Locate the word "FreeCAD" in the material, then show every line that holds it.

_Provided material:_
• • • • •
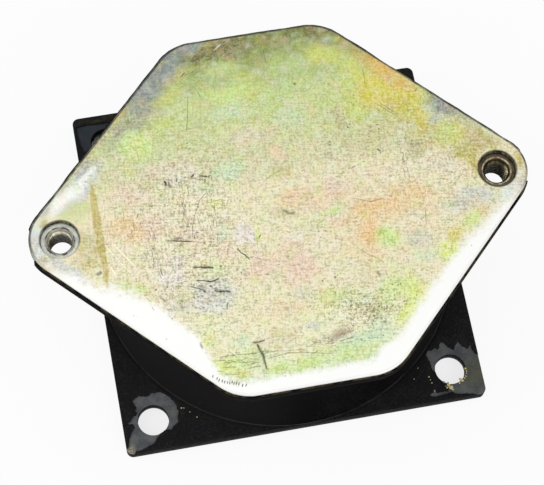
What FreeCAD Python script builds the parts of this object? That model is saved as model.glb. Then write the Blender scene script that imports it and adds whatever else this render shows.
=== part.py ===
import FreeCAD, Part
import math
import os

# Bonded rubber mount for a roller drum, in millimetres.
# A square steel base plate, a round waisted rubber body bonded to it, and a six-sided steel top
# plate with a threaded bush at each of its two tips. The rubber is bonded in one moulding: body,
# thin film over the base plate, and thin skin under the top plate and up its sides. The film and
# the skin are kept as pieces of their own, which meet the body face to face.
# Origin: centre of the base plate's lower face. +X runs along the line of the two bushes, +Z is up.

# Whole mount
overall_height = 71.0

# Base plate
base_side = 165.0
base_thickness = 6.0
base_corner_radius = 3.0
base_edge_break = 0.5
bolt_hole_diameter = 14.0
bolt_edge_distance = 14.0

# Top plate: a square blank stood on its corner, its front and back corners trimmed off in line
# with the base plate's sides
blank_side = 165.0
top_thickness = 6.0
tip_radius = 16.5
trimmed_corner_radius = 22.0
top_edge_round = 0.8

# Threaded bushes
bush_edge_distance = 13.34
bush_seat_diameter = 17.0
bush_seat_clearance = 0.05
bush_body_diameter = 24.0
bush_body_length = 12.0
bush_recess = 2.5
bush_edge_chamfer = 1.0
thread_minor_diameter = 10.2
thread_mouth_diameter = 13.0

# Rubber body
foot_margin = 0.2
waist_depth = 9.3
head_margin = 4.0
head_bush_clearance = 5.9
rim_height = 0.8
rim_bevel = 0.6
groove_width = 0.9
groove_depth = 0.35
parting_height = 0.3
parting_width = 0.8

# Rubber film on the plates
film_thickness = 0.6
film_foot_border = 0.6
skin_thickness = 0.8
skin_setback = 0.4
bare_tip_width = 14.5
bush_pad_clearance = 0.8

# Where the film has torn off round three of the bolt holes, from each hole's centre
front_left_tear = [
    (-8.0, 10.2), (-5.2, 12.0), (-0.4, 11.3), (0.8, 12.3), (5.3, 12.3), (8.6, 9.5), (11.0, 5.9),
    (11.9, 1.8), (10.7, -1.8), (11.0, -2.8), (8.3, -4.7), (7.0, -6.0), (5.5, -5.7), (2.5, -5.5),
    (1.5, -7.2), (-1.3, -10.7), (-5.8, -12.4), (-9.8, -13.0), (-11.5, -15.0), (-15.0, -15.0),
    (-15.0, -11.5), (-13.2, -11.0), (-12.3, -8.0), (-10.9, -4.5), (-8.9, -2.0), (-9.2, -0.4),
    (-11.8, -0.2), (-9.9, 1.6), (-7.0, 3.9), (-7.2, 6.1), (-6.6, 6.9), (-7.4, 8.6),
]
front_right_tear = [
    (-9.7, 8.6), (-8.3, 10.3), (-6.7, 10.0), (-4.9, 11.0), (-3.9, 10.0), (-2.9, 10.6), (-2.6, 12.2),
    (-1.3, 13.4), (1.5, 10.2), (3.5, 8.5), (4.2, 9.8), (6.1, 12.1), (7.9, 9.3), (9.8, 8.0),
    (11.4, 9.8), (11.9, 6.9), (12.8, 5.0), (15.0, 4.0), (15.0, -15.0), (10.0, -15.0), (9.0, -13.7),
    (4.0, -12.6), (-0.3, -11.8), (-1.6, -10.7), (-4.1, -11.2), (-9.3, -11.7), (-12.6, -10.6),
    (-10.1, -9.7), (-9.5, -8.5), (-8.3, -10.1), (-3.2, -10.1), (-2.6, -8.5), (-2.8, -6.0),
    (-6.3, -1.0), (-8.2, 0.8), (-8.3, 2.9), (-8.9, 5.5),
]
back_left_tear = [
    (-12.6, 9.7), (-7.8, 10.0), (-1.1, 9.9), (5.0, 9.6), (9.5, 6.8), (11.2, 1.5), (9.4, -4.6),
    (4.0, -8.6), (-3.0, -9.0), (-7.6, -5.5), (-9.1, -3.6), (-11.4, -2.6), (-12.0, 1.7), (-12.5, 6.2),
]

# Levels
film_top = base_thickness + film_thickness
rim_top = film_top + rim_height
plate_underside = overall_height - top_thickness
film_underside = plate_underside - film_thickness
skin_top = overall_height - top_edge_round - skin_setback
bush_top = overall_height - bush_recess
bush_bottom = plate_underside - bush_body_length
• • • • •
_Expected answer:_
What FreeCAD Python script builds the parts of this object? That model is saved as model.glb. Then write the Blender scene script that imports it and adds whatever else this render shows.
import FreeCAD, Part